McManus, the chief executive and president of A3 Education, pleaded guilty in February to two counts of conspiracy to misappropriate public funds. McManus, who is under house arrest in Australia, attended Friday’s proceedings by video link and was informed he would also be fined $18.75 million when he is sentenced in February.

A yearlong investigation by the San Diego County district attorney’s office determined that Schrock, McManus and their codefendants fraudulently obtained hundreds of millions in state school dollars from 2016 to 2019 after opening a network of 19 online charter schools. Three of those schools were in San Diego County.

Prosecutors accused A3 leaders of buying children’s personal information to falsely enroll them in the schools and of providing incomplete education services while taking tens of millions of dollars for personal use. A3 leaders also manipulated enrollment figures across their schools to receive more state funding per student and manipulated school attendance reporting to get more money for time that children were not spending in A3 schools.

So far, nine defendants in the case have pleaded guilty.
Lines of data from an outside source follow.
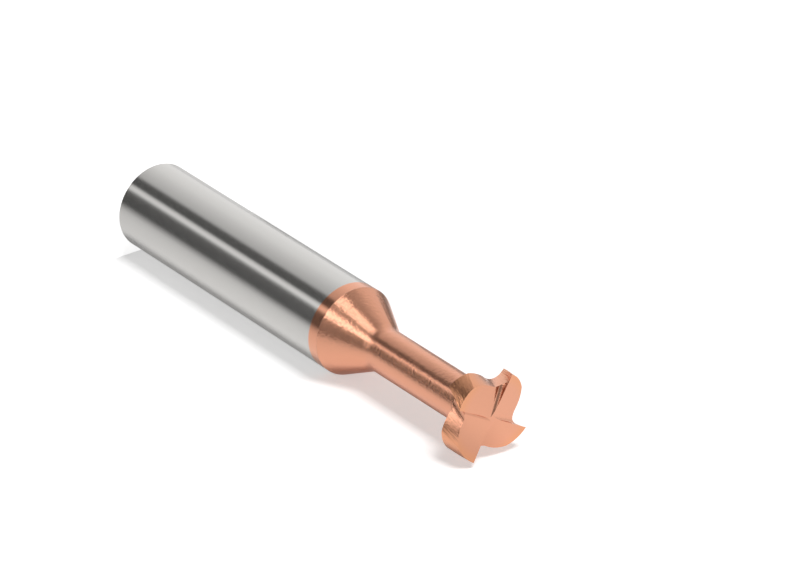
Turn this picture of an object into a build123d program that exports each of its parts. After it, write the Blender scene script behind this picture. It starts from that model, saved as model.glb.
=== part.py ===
"""Solid carbide T-slot cutter with a plain cylindrical shank, a slim neck and a four-tooth head.

The origin is the centre of the shank's end face and +Z runs along the axis to the teeth.
All lengths are in millimetres and all angles in degrees.
"""

import os
from math import cos, degrees, radians, sin, tan

from build123d import *

os.makedirs("parts", exist_ok=True)

# Shank, cone and neck, in order from the held end to the head
shank_diameter = 12.0
shank_length = 44.2
end_chamfer = 0.5
cone_length = 6.1
cone_blend_radius = 3.0
neck_diameter = 5.9
neck_length = 18.7
neck_root_radius = 0.4

# Head
head_diameter = 12.0
cutting_width = 3.5
tooth_count = 4
helix_angle = 28.0

# Outer land of a tooth, which falls away from full radius behind its cutting edge
land_angle = 30.0
land_relief = 0.43
land_crown = 0.08

# Flute between one tooth's back and the next tooth's cutting face
core_radius = 3.62
flute_radius = 1.9
flute_flat = 0.1

# Front end: the edges dip to the centre, and a flat facet slopes away behind each one
dish_angle = 1.8
end_relief_angle = 10.0
gash_radius = 0.45

# Back end: a flat hub round the neck, and a flat facet behind each tooth's back edge
hub_radius = 4.0
back_relief_angle = 4.0
back_facet_angle = 70.0

# How far the grinding wedges reach past the blank
overrun = 2.0

# Sizes that follow
shank_radius = shank_diameter / 2
neck_radius = neck_diameter / 2
head_radius = head_diameter / 2
cone_end = shank_length + cone_length
head_back = cone_end + neck_length
head_front = head_back + cutting_width
tooth_pitch = 360 / tooth_count
helix_turn = degrees(cutting_width * tan(radians(helix_angle)) / head_radius)
dish_depth = head_radius * tan(radians(dish_angle))
wedge_reach = (head_radius + overrun) / cos(radians(tooth_pitch / 2))


def behind_edge(along, behind, edge_angle):
    """Point of the cross-section, measured along a tooth's cutting face and square behind it."""
    turn = radians(edge_angle)
    return (along * cos(turn) + behind * sin(turn), along * sin(turn) - behind * cos(turn))


def at_angle(radius, angle_behind, edge_angle):
    """Point of the cross-section, by its radius and its angle behind a tooth's cutting face."""
    turn = radians(edge_angle - angle_behind)
    return (radius * cos(turn), radius * sin(turn))


# Cross-section of the head at its back face, one tooth after another
with BuildSketch(Plane.XY.offset(head_back)) as head_section:
    with BuildLine():
        for tooth in range(tooth_count):
            edge = -tooth * tooth_pitch - helix_turn
            next_edge = edge - tooth_pitch
            tip = at_angle(head_radius, 0, edge)
            land_middle = at_angle(head_radius - land_relief / 2 + land_crown, land_angle / 2, edge)
            land_end = at_angle(head_radius - land_relief, land_angle, edge)
            root = behind_edge(core_radius, 0, next_edge)
            floor_start = behind_edge(core_radius, -flute_radius - flute_flat, next_edge)
            next_tip = at_angle(head_radius, 0, next_edge)
            ThreePointArc(tip, land_middle, land_end)
            flute_floor = Line(root, floor_start)
            TangentArc(floor_start, land_end, tangent=flute_floor % 1)
            Line(root, next_tip)
    make_face()
    roots = head_section.vertices().sort_by_distance((0, 0))[:tooth_count]
    fillet(roots, flute_radius)

# Head ring, whose teeth and flutes turn with the helix from its back face to its front
toothed_ring = Solid.extrude_linear_with_rotation(
    head_section.sketch.face(), (0, 0, head_back), (0, 0, cutting_width), helix_turn
)

# Wedge ground off the front end behind the first tooth, down to its facet and the gash
edge_line = Vector(cos(radians(dish_angle)), 0, sin(radians(dish_angle)))
down_slope = Vector(0, -cos(radians(end_relief_angle)), -sin(radians(end_relief_angle)))
facet_plane = Plane((0, 0, head_front - dish_depth), x_dir=edge_line, z_dir=down_slope.cross(edge_line))
with BuildPart() as end_wedge:
    with BuildSketch(Plane.XY.offset(head_back)):
        Polygon((0, 0), at_angle(wedge_reach, 0, 0), at_angle(wedge_reach, tooth_pitch, 0), align=None)
    extrude(amount=cutting_width + overrun)
    split(bisect_by=facet_plane, keep=Keep.TOP)
    facet = end_wedge.faces().sort_by(Axis.Z)[0]
    gash_wall = end_wedge.faces().sort_by(Axis.X)[0]
    fillet(facet.edges() & gash_wall.edges(), gash_radius)

# Wedge ground off the back face behind the first tooth's back edge, outside the hub
back_line = Vector(*at_angle(1, 0, -helix_turn), 0)
up_slope = Vector(*behind_edge(0, 1, -helix_turn), tan(radians(back_relief_angle)))
back_plane = Plane((0, 0, head_back), x_dir=back_line, z_dir=back_line.cross(up_slope))
with BuildPart() as back_wedge:
    with BuildSketch(Plane.XY.offset(head_back - overrun)):
        Polygon(
            (0, 0),
            at_angle(wedge_reach, 0, -helix_turn),
            at_angle(wedge_reach, back_facet_angle, -helix_turn),
            align=None,
        )
        Circle(hub_radius, mode=Mode.SUBTRACT)
    extrude(amount=cutting_width)
    split(bisect_by=back_plane, keep=Keep.TOP)

# The cutter: shank, cone and neck turned in one, then the ring of teeth with its ends ground
with BuildPart() as cutter:
    with BuildSketch(Plane.XZ) as half_profile:
        Polygon(
            (0, 0),
            (shank_radius - end_chamfer, 0),
            (shank_radius, end_chamfer),
            (shank_radius, shank_length),
            (neck_radius, cone_end),
            (neck_radius, head_back + cutting_width / 2),
            (0, head_back + cutting_width / 2),
            align=None,
        )
        cone_corner = half_profile.vertices().sort_by_distance((neck_radius, cone_end))[0]
        fillet(cone_corner, cone_blend_radius)
    revolve(axis=Axis.Z)
    add(toothed_ring)
    with BuildSketch(Plane.XZ):
        Polygon(
            (0, head_front - dish_depth),
            (head_radius, head_front),
            (head_radius, head_front + overrun),
            (0, head_front + overrun),
            align=None,
        )
    revolve(axis=Axis.Z, mode=Mode.SUBTRACT)
    with PolarLocations(0, tooth_count):
        add(end_wedge.part, mode=Mode.SUBTRACT)
        add(back_wedge.part, mode=Mode.SUBTRACT)
    circles = cutter.edges().filter_by(GeomType.CIRCLE)
    neck_root = circles.sort_by_distance((0, neck_radius, head_back))[0]
    fillet(neck_root, neck_root_radius)

cutter.part.label = "cutter"
export_step(cutter.part, "parts/cutter.step")
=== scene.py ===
"""Looks and studio for the T-slot cutter: ground carbide with a copper-coloured coating on its front."""

import math

import bpy
from mathutils import Matrix, Vector


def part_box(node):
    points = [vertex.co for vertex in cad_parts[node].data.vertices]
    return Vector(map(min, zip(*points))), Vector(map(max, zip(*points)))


bl_info = {
    "name": "T-slot cutter looks",
    "version": (1, 0, 0),
    "blender": (4, 5, 0),
    "location": "View3D > Sidebar > Cutter",
    "description": "Finishes a solid carbide T-slot cutter and sets its studio",
    "category": "Object",
}

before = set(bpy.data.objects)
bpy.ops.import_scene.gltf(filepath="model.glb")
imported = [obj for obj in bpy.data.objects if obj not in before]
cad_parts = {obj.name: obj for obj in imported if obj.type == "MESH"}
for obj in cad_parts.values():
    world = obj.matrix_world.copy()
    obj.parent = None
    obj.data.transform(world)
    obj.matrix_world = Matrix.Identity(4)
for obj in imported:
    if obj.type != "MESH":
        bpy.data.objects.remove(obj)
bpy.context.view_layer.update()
CUTTER_LOW, CUTTER_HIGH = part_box("cutter")
MM = 0.001
SHANK_RADIUS = CUTTER_HIGH.x
HEAD_FRONT = CUTTER_HIGH.z
CUTTER_MIDDLE = (CUTTER_LOW + CUTTER_HIGH) / 2

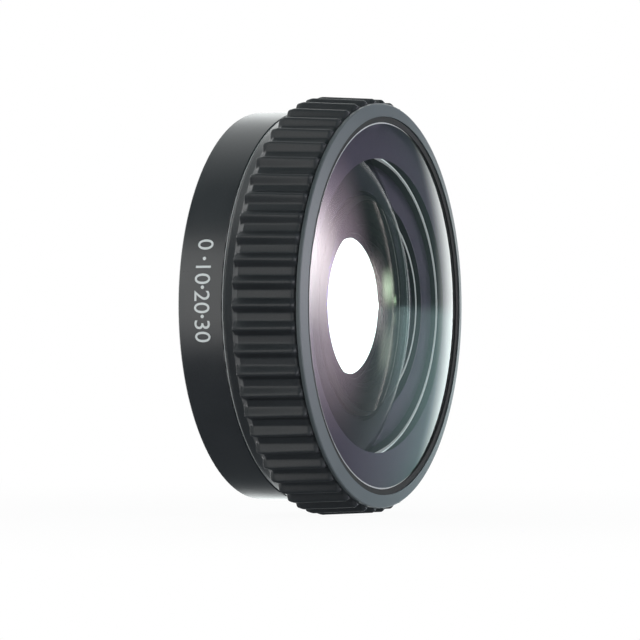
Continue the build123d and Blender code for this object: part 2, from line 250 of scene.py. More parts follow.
def black_metal(name, dark, light, roughness, grain_height, specular=0.5, dull_inside=0.0,
                smooth_behind=BEYOND_THE_LENS):
    """Satin black with a blasted grain, a darker grey and duller nearer to the axis than dull_inside
    and smoother further back than smooth_behind."""
    material, tree = new_material(name)
    place = tree.add("ShaderNodeTexCoord", output="Object")
    grain = noise(tree, place, GRAIN_SIZE)
    cloud = noise(tree, place, CLOUD_SIZE, 1.0)
    colour = tree.mix(cloud * CLOUD_IN_COLOUR + grain * GRAIN_IN_COLOUR, tone(*dark), tone(*light))
    shine = roughness + (cloud - 0.5) * CLOUD_IN_SHEEN + (grain - 0.5) * GRAIN_IN_SHEEN
    flat = tree.add("ShaderNodeVectorMath", {"operation": "MULTIPLY"}, (place, (1.0, 0.0, 1.0)))
    inside = flat.length() < dull_inside
    behind = tree.add("ShaderNodeSeparateXYZ", None, (place,), "Y") > smooth_behind
    colour = tree.mix(inside, colour, tone(*BORE_TONE))
    shine = shine + inside * BORE_DULLER - behind * COLLAR_SMOOTHER
    bump = grain_bump(tree, grain, grain_height, 1.0)
    surface(tree, {"Base Color": colour, "Roughness": shine, "Specular IOR Level": specular}, bump)
    return material


barrel_black = black_metal("barrel_black", (26, 28, 32), (56, 58, 62), 0.32, 0.005 * MM)
grip_black = black_metal("grip_black", (14, 16, 19), (54, 57, 61), 0.46, 0.006 * MM, 0.40,
                         smooth_behind=COLLAR_START)
bezel_black = black_metal("bezel_black", (70, 76, 79), (86, 92, 95), 0.34, 0.002 * MM, 0.15,
                          dull_inside=BEZEL_BORE)
print("black metals:", barrel_black.name, grip_black.name, bezel_black.name)

# %% [markdown]
# ## Inner materials
#
# The cell that holds the glass is blackened against stray light, so it is dull and has almost no
# reflection. The other inner pieces show at the rear mouth, and when the lens is taken apart: a
# turned aluminium sleeve, brass collars and shim, steel screws and springs, a white sliding
# washer and rubber. Bare metal has its colour in its reflections, so it is Metallic, with a fine
# noise in its sheen for the marks of the tool.

# %% Make the inner materials
CELL_GRAIN_SIZE = 0.15 * MM
CELL_GRAIN_HEIGHT = 0.01 * MM
CELL_GRAIN_STRENGTH = 0.6
CELL_GRAIN_IN_SHEEN = 0.1
CELL_SPECULAR = 0.04
MARK_DARKER = 0.86
MARK_DETAIL = 3.0
MARK_HEIGHT = 0.002 * MM
MARKS_IN_SHEEN = 0.15
SOFT_GRAIN_HEIGHT = 0.006 * MM
HALF_STRENGTH = 0.5


def matt_black(name, dark, light, roughness):
    """Dull black of the inner cell."""
    material, tree = new_material(name)
    place = tree.add("ShaderNodeTexCoord", output="Object")
    grain = noise(tree, place, CELL_GRAIN_SIZE)
    colour = tree.mix(grain, tone(*dark), tone(*light))
    shine = roughness + (grain - 0.5) * CELL_GRAIN_IN_SHEEN
    bump = grain_bump(tree, grain, CELL_GRAIN_HEIGHT, CELL_GRAIN_STRENGTH)
    surface(tree, {"Base Color": colour, "Roughness": shine, "Specular IOR Level": CELL_SPECULAR}, bump)
    return material


def bright_metal(name, colour, roughness, mark_size):
    """Machined metal, with tool marks of this size in its sheen."""
    material, tree = new_material(name)
    place = tree.add("ShaderNodeTexCoord", output="Object")
    marks = noise(tree, place, mark_size, MARK_DETAIL)
    shade = tree.mix(marks, tone(*[part * MARK_DARKER for part in colour]), tone(*colour))
    shine = roughness + (marks - 0.5) * MARKS_IN_SHEEN
    bump = grain_bump(tree, marks, MARK_HEIGHT, HALF_STRENGTH)
    surface(tree, {"Base Color": shade, "Roughness": shine, "Metallic": 1.0}, bump)
    return material


def dull(name, dark, light, roughness, grain_size, glow=(0.0, 0.0, 0.0)):
    """Plastic, rubber or paint with a fine grain; glow is a painted glow, an emission that stands in for
    light.
    """
    material, tree = new_material(name)
    place = tree.add("ShaderNodeTexCoord", output="Object")
    grain = noise(tree, place, grain_size)
    colour = tree.mix(grain, tone(*dark), tone(*light))
    bump = grain_bump(tree, grain, SOFT_GRAIN_HEIGHT, HALF_STRENGTH)
    surface(tree, {"Base Color": colour, "Roughness": roughness, "Emission Color": (*glow, 1.0),
                   "Emission Strength": 1.0}, bump)
    return material


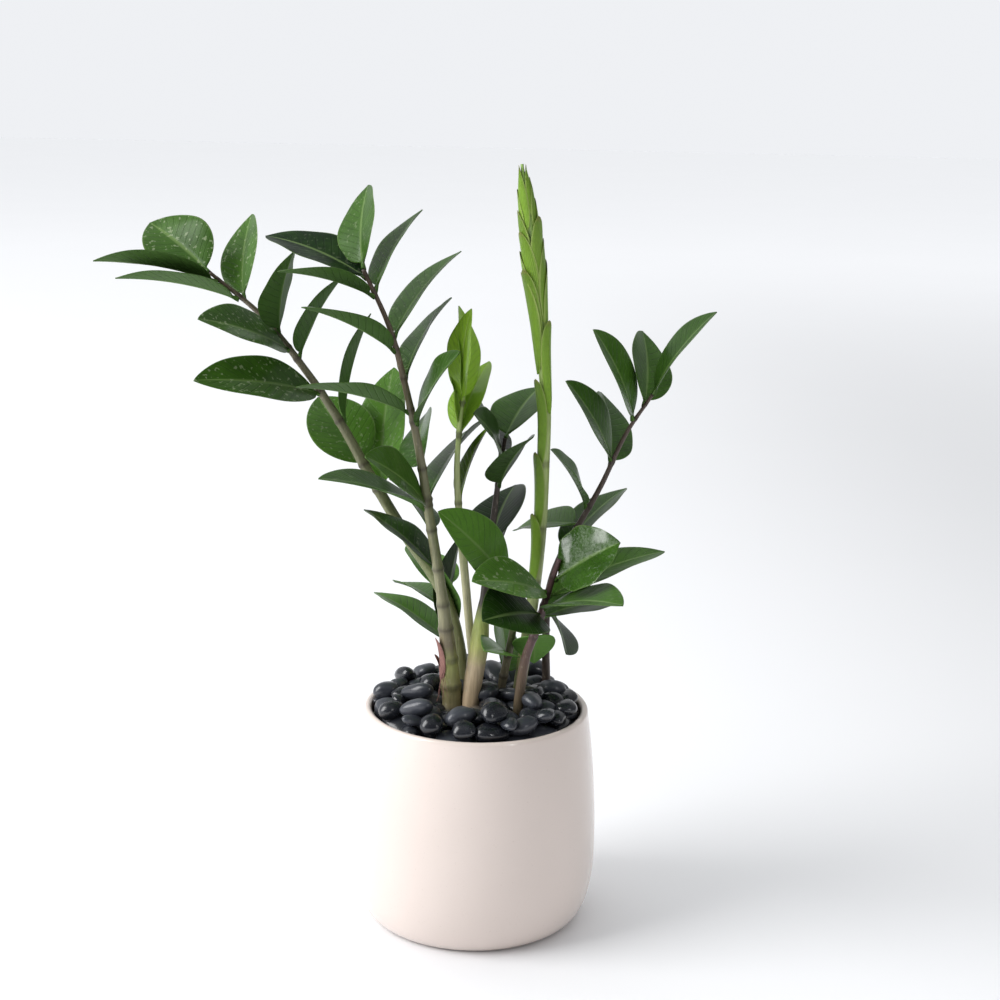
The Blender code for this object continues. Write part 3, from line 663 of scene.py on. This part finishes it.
def pot_profile(settings):
    """(radius, height) points: the inner floor and wall, a round lip, the outside and the foot."""
    lip = settings.wall / 2
    top = POT_TOP - lip
    start = settings.floor + 0.007
    corner = np.linspace(0, math.pi / 2, 7)
    room = pot_radius(settings, np.array([start]))[0] - settings.wall
    floor = np.linspace(0.01, room - 0.008, 5)
    inner_z = np.linspace(start, top, 26)[1:]
    turn = np.linspace(math.pi, 0, 12)[1:-1]
    rim = pot_radius(settings, np.array([top]))[0] - lip
    down = np.linspace(top, settings.belly_height, 28)
    under = settings.belly_height * (1 - np.sin(np.linspace(0, math.pi / 2, 26)))[1:]
    foot = np.linspace(settings.foot_radius - 0.001, 0.01, 5)
    radius = np.concatenate([
        floor, room - 0.008 + 0.008 * np.sin(corner), pot_radius(settings, inner_z) - settings.wall,
        rim + lip * np.cos(turn), pot_radius(settings, down), pot_radius(settings, under), foot])
    height = np.concatenate([
        np.full(5, settings.floor), start - 0.007 * np.cos(corner), inner_z,
        top + lip * np.sin(turn), down, under, np.zeros(5)])
    return radius, height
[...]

The vast majority of the money that has been recovered will go to state and county coffers. The fines paid by Schrock and McManus will be paid to San Diego County. That money is to be earmarked exclusively for programs that directly serve K-12 children across the region. An additional $14 million in restitution was ordered to be paid to the children who were affected by the scheme. The San Diego Foundation will distribute that money. An additional $90 million will go to the state’s Department of Education.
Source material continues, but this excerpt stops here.